As a little girl, I sometimes ran around with a blanket draped over my head and a doll bundled up in my arms.
“Who are you pretending to be,” my mom asked.
“I’m Mary from the Bible,” I replied.
Mary captured my imagination. I wondered if an angel appeared to me, would I be scared? I hoped if God called me to do something scary, I would say “yes.”
Perhaps God designed the Christmas story to prompt us to ask these kinds of questions. Maybe he cast such ordinary characters — shepherds, innkeepers, a confused carpenter, and a young girl — so we could see ourselves in the story.
The Christmas story, after all, is full of invitations. The angels invite the shepherds to behold their Savior. A star summons the wise men.

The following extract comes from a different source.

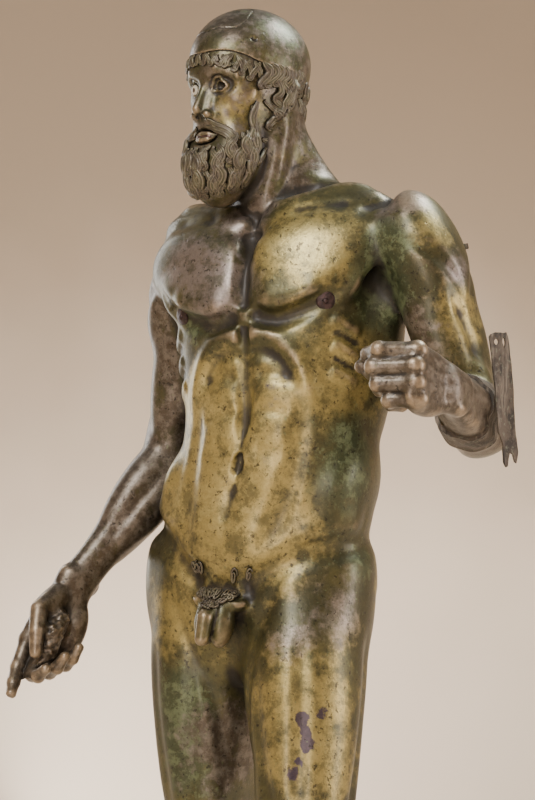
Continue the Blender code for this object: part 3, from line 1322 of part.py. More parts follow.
    def add_strap(self, band):
        """The flat strap: an upright plate with a hole and a slot at its top and a forked lower end."""
        out = unit(STRAP_WAY)
        up = unit(np.array([0.0, 0.0, 1.0]) - 0.12 * np.cross((0.0, 0.0, 1.0), out))
        across = np.cross(up, out)
        face = (band @ out).max() + FIT_GAP
        middle = band.mean(axis=0)
        centre = middle + out * (face - middle @ out) + up * STRAP_RISE + across * STRAP_SHIFT
        w, h = STRAP_WIDTH / 2, STRAP_LENGTH / 2
        outline = [(-w, h * 0.96), (-0.3 * w, h), (0.5 * w, 0.97 * h), (w, 0.99 * h), (w, 0.1 * h),
                   (0.86 * w, -0.4 * h), (0.95 * w, -0.80 * h), (0.50 * w, -h), (0.30 * w, -0.84 * h),
                   (0.05 * w, -0.80 * h), (-0.30 * w, -0.97 * h), (-0.72 * w, -0.90 * h),
                   (-0.62 * w, -0.66 * h), (-w, -0.45 * h)]
        points = [centre + across * x + up * y + out * z for z in (0, STRAP_THICKNESS) for x, y in outline]
        n = len(outline)
        faces = [tuple(range(n)), tuple(range(2 * n - 1, n - 1, -1))]
        faces += [(i, i + n, (i + 1) % n + n, (i + 1) % n) for i in range(n)]
        mesh = mesh_from("shield_strap", points, faces)
        strap = add_object("shield_strap", mesh, self.materials["dark_bronze"])
        body = bmesh.new()
        body.from_mesh(mesh)
        bmesh.ops.recalc_face_normals(body, faces=body.faces)
        body.to_mesh(mesh)
        body.free()
        hole = turned_mesh("strap_hole", [(0, -0.01), (STRAP_HOLE_RADIUS, -0.01), (STRAP_HOLE_RADIUS, 0.02),
                                          (0, 0.02)], 12)
        tool = cutter("strap_hole", hole)
        tool.matrix_world = lying_on(centre + up * 0.86 * h - across * 0.35 * w, out)
        cut_by(strap, tool)

    def add_peg(self):
        """A small square pin in the left upper arm."""
        frame = next(p.frame for p, _ in self.model.parts if isinstance(p, UpperArm) and p.frame.origin[0] > 0)
        start = self.placed(frame.outside((0, 0, -0.045)))
        point = ray_exit(self.distance, start, PEG_WAY)
        matrix = lying_on(point, PEG_WAY)
        for name, grow in (("arm_peg", 0.0), ("arm_peg_pocket", FIT_GAP)):
            body = bmesh.new()
            bmesh.ops.create_cube(body, size=1.0)
            side = PEG_SIDE + 2 * grow
            low = -PEG_DEPTH - grow
            high = PEG_RISE + 4 * grow * PEG_RISE / FIT_GAP
            size = Matrix.Diagonal((side, side, high - low, 1))
            place = Matrix.Translation((0, 0, (high + low) / 2))
            bmesh.ops.transform(body, matrix=place @ size, verts=body.verts)
            mesh = bpy.data.meshes.new(name)
            body.to_mesh(mesh)
            body.free()
            if grow:
                self.pocket(name, mesh, matrix)
            else:
                add_object(name, mesh, self.materials["dark_bronze"]).matrix_world = matrix

    def add_base(self):
        """The low square base, its upper edges bevelled."""
        body = bmesh.new()
        bmesh.ops.create_cube(body, size=1.0)
        size = Matrix.Diagonal((BASE_SIDE, BASE_SIDE, BASE_THICKNESS, 1))
        bmesh.ops.transform(body, matrix=Matrix.Translation((0, 0, BASE_THICKNESS / 2)) @ size, verts=body.verts)
        top = [e for e in body.edges if all(v.co.z > BASE_THICKNESS / 2 for v in e.verts)]
        bmesh.ops.bevel(body, geom=top, offset=BASE_CHAMFER, segments=1, affect="EDGES")
        mesh = bpy.data.meshes.new("base")
        body.to_mesh(mesh)
        body.free()
        add_object("base", mesh, self.materials["stone"])


def ray_exit(distance, start, way, far=0.2):
    """The point where a ray from inside a body leaves it."""
    start, way = np.asarray(start, float), unit(way)
    reach = np.linspace(0, far, 161)
    gaps = distance(start + reach[:, None] * way)
    first = max(int(np.argmax(gaps > 0)), 1)
    share = gaps[first - 1] / (gaps[first - 1] - gaps[first])
    return start + (reach[first - 1] + (reach[first] - reach[first - 1]) * share) * way


def main():
    """Builds every piece."""
    for thing in list(bpy.data.objects):
        bpy.data.objects.remove(thing)
    statue = Statue()
    statue.build_figure()
    statue.add_nipples()
    statue.add_eyes()
    statue.add_lips()
    statue.add_shield_remains()
    statue.add_peg()
    statue.add_base()


main()
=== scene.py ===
"""Bearded warrior, a standing bronze on a low stone base: every finished surface.

The cast body is a field of distances: bellies of muscle in the frames of a posed skeleton, joined
softly, with shallow strokes drawn on them. It is sampled on a lattice, turned into one skin and
given the statue's patina. Geometry Nodes sweep each lock of hair and beard and each curl along its
guide. Metres, +Z up, the statue faces -Y with its own left side at +X.
"""

import itertools
import logging
import math
from collections.abc import Callable, Sequence
from dataclasses import dataclass, field, replace
from enum import Enum

import bmesh
import bpy
import numpy as np
from mathutils import Matrix, Vector


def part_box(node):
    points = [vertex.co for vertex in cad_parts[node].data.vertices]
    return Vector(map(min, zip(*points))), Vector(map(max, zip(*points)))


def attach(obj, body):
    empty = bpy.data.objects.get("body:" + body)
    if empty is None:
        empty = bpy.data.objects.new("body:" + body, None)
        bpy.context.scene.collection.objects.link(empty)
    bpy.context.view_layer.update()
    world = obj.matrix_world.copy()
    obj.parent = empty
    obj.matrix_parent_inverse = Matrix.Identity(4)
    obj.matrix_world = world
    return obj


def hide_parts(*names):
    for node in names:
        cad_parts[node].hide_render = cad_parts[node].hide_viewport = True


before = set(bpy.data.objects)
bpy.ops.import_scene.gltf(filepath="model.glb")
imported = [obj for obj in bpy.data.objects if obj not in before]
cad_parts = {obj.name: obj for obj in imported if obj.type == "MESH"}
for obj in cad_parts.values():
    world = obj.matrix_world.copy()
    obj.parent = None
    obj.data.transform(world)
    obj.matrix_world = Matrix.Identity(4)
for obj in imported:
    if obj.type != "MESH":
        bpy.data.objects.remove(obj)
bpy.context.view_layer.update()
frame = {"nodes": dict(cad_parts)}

Array = np.ndarray
Triple = tuple[float, float, float]
Colour = tuple[float, float, float]
Field = Callable[[Array], Array]
Lock = tuple[Array, Array]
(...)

And while the angel Gabriel’s message to Mary sounds more like an announcement than a request, he patiently answers Mary’s questions and waits to hear her acceptance of her role in the miraculous story.
“‘I am the Lord’s servant,’ Mary answered. ‘May your word to me be fulfilled.’ Then the angel left her” (Luke 1:38).
Mary’s acceptance of God’s call is reminiscent of the opening verse of Luke: “Many have undertaken to draw up an account of the things that have been fulfilled among us, just as they were handed down to us by those who from the first were eyewitnesses and servants of the word” (Luke 1:1, emphasis added).
The invitation is a mark of God’s favor. But saying “yes” will cost us.
Luke hints that the invitation offered to Mary is extended to all of us: “Will you be a servant of the word and carry the love of God into the world?”
The invitation is a mark of God’s favor. But saying “yes” will cost us. Later in Luke, a man named Simeon prophesies to Mary, “…a sword will pierce your own soul too” (Luke 2:34).
Jesus is the Son of God, but he was Mary’s son, too, a baby she loved, who became a man she watched suffer and die.
People are children of God, beings he made for goodness and joy, who became sinners he watches suffer and die.
Through Simeon’s words, we hear God’s heart, pierced by the pain of his children — by your pain. God didn’t just invite Mary to serve a divine purpose but to experience the depth of his love.
It’s as if God is saying to Mary, “know how much I love you. This rending pain of loving a child destined to die is what I have felt for generations of sin-bound humanity. This desperate parental desire to save the suffering child at any cost is what I feel for you. It is unthinkable for a parent to sacrifice a child. And yet, because my heart is pierced and aching for you, I will sacrifice my Son. Know my parental love and the incredible depth of what it cost me.”
God’s invitation into the Christmas story and the gospel story is an invitation to glory and grief. When God invites us to be servants of the word to the ends of the earth, he invites us to love the world sacrificially, to experience the love a parent feels for their child, the love he feels for us.
When we echo Mary’s “yes,” two beautiful things happen. First, we experience the intensity of God’s love for us. Second, our love takes on a new power that drives us to go unfathomable distances and do impossible things for the sake of people God loves.
Paul sums it up well in Ephesians 3:17-19: “And I pray that you, being rooted and established in love, may have power, together with all the Lord’s holy people, to grasp how wide and long and high and deep is the love of Christ, and to know this love that surpasses knowledge — that you may be filled to the measure of all the fullness of God.”
The question the Christmas story should prompt us to ask of ourselves is not what we would say if God invited us, like Mary, into a miraculous experience of his love, but what will we do with the invitation we have already received?